Bangladesh was described as a land floating on water by a foreign author. But the country is hardly harnessing its water resources to its advantages. It is an irony that for some months of the year, big parts of Bangladesh suffer from water scarcity when there is no need to suffer such a state. Floods of varying intensities and the destructions caused by the same remain a source of constant anxiety for the rest of the year. But these conditions are preventable and Bangladesh can turn the abundance of water it receives in the rainy season into a blessing for it round the year, provided that it adopts and implements an integrated and comprehensive water management plan. But there are no signs that such a plan is being readied let alone its implementation. This is an unacceptable situation considering the influence of proper water management in its economy.

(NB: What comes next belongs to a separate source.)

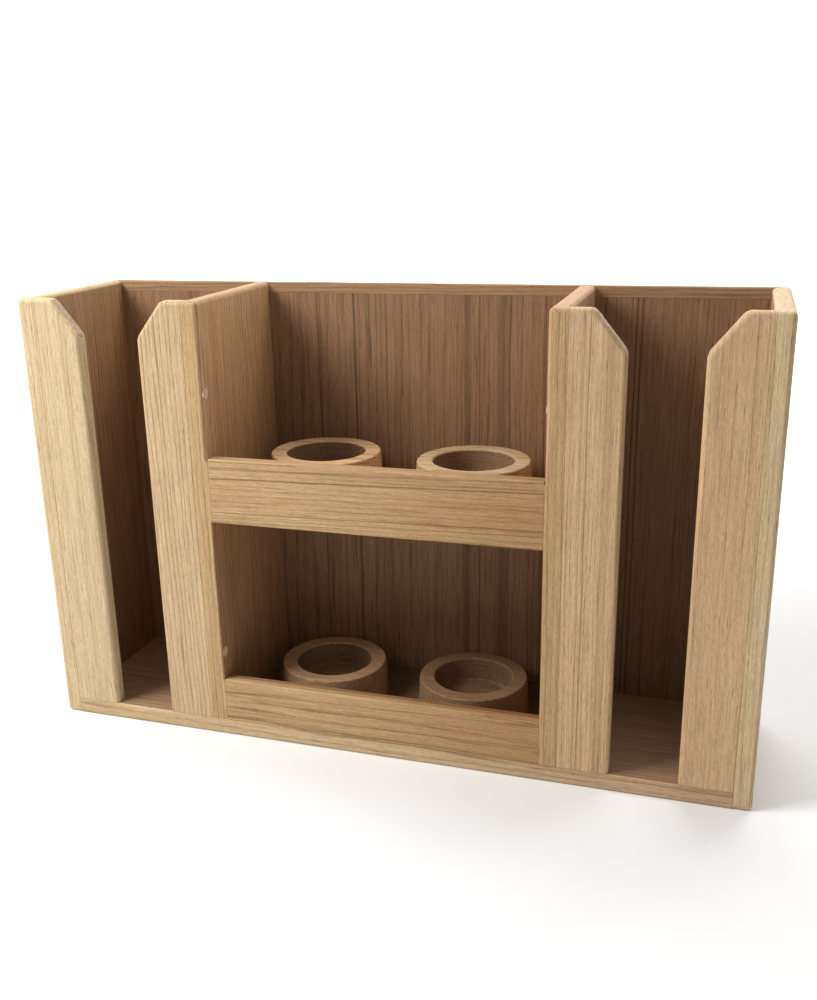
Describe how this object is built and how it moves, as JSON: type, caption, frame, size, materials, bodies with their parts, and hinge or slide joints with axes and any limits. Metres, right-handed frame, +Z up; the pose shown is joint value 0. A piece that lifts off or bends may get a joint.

While there is no water management plan on the one hand, the other side presents a spectacle of gross neglect in accountability and oversight activities in whatever water-management related works that are taken up every year involving spending from the national budget. Transparency International Bangladesh (TIB) issued a report last week that highlighted large scale waste of public resources on water management. According to the TIB report, some 30 to 50 per cent of the allocated resources for flood embankment building, stopping of river erosion, dredging etc., are simply misused. The resources are misappropriated by some contractors and officials and actual works done to good effect, happen to be negligible. This focus on misuse and corruption in the sector shows up why it is all the more urgent to devise and implement a proper water management plan.

Apart from the rather fruitless works and waste of resources in the sector, the other big danger is unplanned activities. All over the country, unplanned building of roads through water bodies and whimsical construction of embankments and related activities, have led to creation of a dangerous situation for drainage. The indiscriminate and unplanned works are done without an eye for their impact on flooding or flood control and other issues of importance for the environment. Different agencies of the government unilaterally and, at will, take up such projects that have no need to conform to a countrywide master plan drawn up to guide such works so that the same do not create new problems. For these reasons also, an integrated and well coordinated water management plan is indispensable.

The water management plan should seek to immediately address the short-term problems such as corruption and waste and consequences of unregulated activities. But it must have medium-term objectives in view such as the building of big reservoirs in different parts of the country where flood water or rain waters can be conserved for use in the dry season for irrigation and other purposes. Under the master plan, regular dredging of the rivers must be ensured and adequate capacities to that end must be built up at the soonest through adequate provisioning in the national budget and receiving and utilising foreign aid. Diplomatically, Bangladesh has to take the lead and sustain the momentum towards creating and implementing a regional framework at an early date for regional water management.